Quote based on time and condition, not size. Use square footage as a rough guide for your initial estimate, then adjust on a 5-minute walkthrough or photo review.

Always quote a range

Single price = customer treats it as a ceiling. Range = customer mentally lands in the middle.

  • "Initial deep clean: $325–$400"
  • "Recurring biweekly: $155–$185"

Then anchor: "Most homes like yours land around $360 for the deep clean and $170 recurring."

Done.

How to handle "that seems high"

You don't lower the price. You either:

  1. Reduce scope ("We can stay under $300 if we skip baseboards and inside the fridge.")
  2. Lower frequency ("We could do monthly instead of biweekly.")
  3. Walk away ("Totally understand — we may not be the right fit.")

The customer who pushes back on a fair price is rarely a customer worth having anyway.

Related: Why recurring revenue is a cleaning business's superpower →

Recurring should NOT be a steep discount

A common mistake: "Deep clean is $400, recurring is $80."

That's not a discount, it's a cliff.
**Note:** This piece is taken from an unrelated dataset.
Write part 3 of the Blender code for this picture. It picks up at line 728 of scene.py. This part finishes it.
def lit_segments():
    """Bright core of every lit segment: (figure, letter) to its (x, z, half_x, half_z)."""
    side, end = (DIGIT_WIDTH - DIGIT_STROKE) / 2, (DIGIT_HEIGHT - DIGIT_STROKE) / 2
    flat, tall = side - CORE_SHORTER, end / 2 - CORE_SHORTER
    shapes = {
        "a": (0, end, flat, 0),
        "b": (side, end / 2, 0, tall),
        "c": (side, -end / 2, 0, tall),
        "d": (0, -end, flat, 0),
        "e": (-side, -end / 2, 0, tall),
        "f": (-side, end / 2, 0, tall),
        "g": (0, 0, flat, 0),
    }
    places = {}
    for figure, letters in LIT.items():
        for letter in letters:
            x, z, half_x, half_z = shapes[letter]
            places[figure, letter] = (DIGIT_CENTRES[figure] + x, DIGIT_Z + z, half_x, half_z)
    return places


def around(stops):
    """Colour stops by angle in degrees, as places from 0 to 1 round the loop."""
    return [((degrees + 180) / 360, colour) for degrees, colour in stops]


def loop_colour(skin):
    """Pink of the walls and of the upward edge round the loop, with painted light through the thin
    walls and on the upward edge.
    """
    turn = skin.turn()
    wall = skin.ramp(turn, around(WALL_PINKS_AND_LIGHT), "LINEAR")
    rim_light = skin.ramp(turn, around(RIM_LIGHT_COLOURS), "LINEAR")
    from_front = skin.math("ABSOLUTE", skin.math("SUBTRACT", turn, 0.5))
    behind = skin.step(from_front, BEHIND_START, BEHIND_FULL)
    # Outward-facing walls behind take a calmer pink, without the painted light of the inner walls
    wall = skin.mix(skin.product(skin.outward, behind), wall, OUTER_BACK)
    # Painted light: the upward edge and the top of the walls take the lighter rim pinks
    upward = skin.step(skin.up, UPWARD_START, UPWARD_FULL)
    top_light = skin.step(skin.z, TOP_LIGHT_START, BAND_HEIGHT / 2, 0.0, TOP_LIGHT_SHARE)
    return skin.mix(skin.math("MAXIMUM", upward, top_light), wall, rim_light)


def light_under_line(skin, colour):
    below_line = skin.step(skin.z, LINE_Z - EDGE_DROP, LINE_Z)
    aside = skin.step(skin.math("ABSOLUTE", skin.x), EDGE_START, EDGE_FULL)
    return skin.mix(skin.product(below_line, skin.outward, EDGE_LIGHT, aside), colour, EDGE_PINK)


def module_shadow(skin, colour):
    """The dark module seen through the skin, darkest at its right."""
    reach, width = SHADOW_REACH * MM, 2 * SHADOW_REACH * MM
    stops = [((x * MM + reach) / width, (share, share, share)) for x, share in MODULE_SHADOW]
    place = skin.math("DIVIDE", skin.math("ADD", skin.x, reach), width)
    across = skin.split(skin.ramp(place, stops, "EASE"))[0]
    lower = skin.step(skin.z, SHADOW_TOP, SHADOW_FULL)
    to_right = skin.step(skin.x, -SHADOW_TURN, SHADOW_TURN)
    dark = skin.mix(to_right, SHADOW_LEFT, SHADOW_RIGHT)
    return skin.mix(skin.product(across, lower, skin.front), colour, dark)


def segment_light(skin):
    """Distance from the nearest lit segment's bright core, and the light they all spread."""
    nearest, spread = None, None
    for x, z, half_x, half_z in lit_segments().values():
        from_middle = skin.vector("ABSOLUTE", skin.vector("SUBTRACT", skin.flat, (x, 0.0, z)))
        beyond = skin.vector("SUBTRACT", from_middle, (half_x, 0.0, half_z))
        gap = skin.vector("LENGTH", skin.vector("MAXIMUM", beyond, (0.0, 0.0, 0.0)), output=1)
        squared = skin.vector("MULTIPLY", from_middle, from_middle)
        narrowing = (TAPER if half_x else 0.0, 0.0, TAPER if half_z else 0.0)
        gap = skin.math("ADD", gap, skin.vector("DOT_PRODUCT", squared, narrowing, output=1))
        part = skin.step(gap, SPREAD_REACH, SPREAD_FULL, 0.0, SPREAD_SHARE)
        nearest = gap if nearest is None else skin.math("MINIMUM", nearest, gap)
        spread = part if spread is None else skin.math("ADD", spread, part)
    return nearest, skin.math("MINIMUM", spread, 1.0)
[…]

You'll resent every recurring visit by month 3.

Recurring should be priced to reflect:

  • Less time (the house is being maintained)
  • Predictability (auto-pay, locked schedule)
  • Loyalty (you're not re-selling every visit)

A reasonable recurring discount is 20–35% off the deep clean rate — not 75%.

Raise prices every 12 months

Costs go up. Your prices should too. Most cleaning operators never raise prices and wonder why margins shrink every year.

Once a year:

  • Raise new-customer pricing by 5–10%
  • Notify recurring customers of a 3–5% increase 60 days out
  • Frame it: "To keep providing the quality you're used to..."

Almost no one cancels. The few who do were marginal anyway.

The mindset shift

You are not selling a commodity. You are selling:

  • Their Saturday back
  • A clean home they didn't have to think about
  • The peace of walking in after a long week

Price like that's worth something — because it is.

The bottom line

Cheap prices don't win. Cheap prices trap you in a business you'll grow to hate.

Price for profit, hold your rates, and walk away from the customers who don't see the value. The right ones — the ones who'll stay for 5+ years — are happy to pay.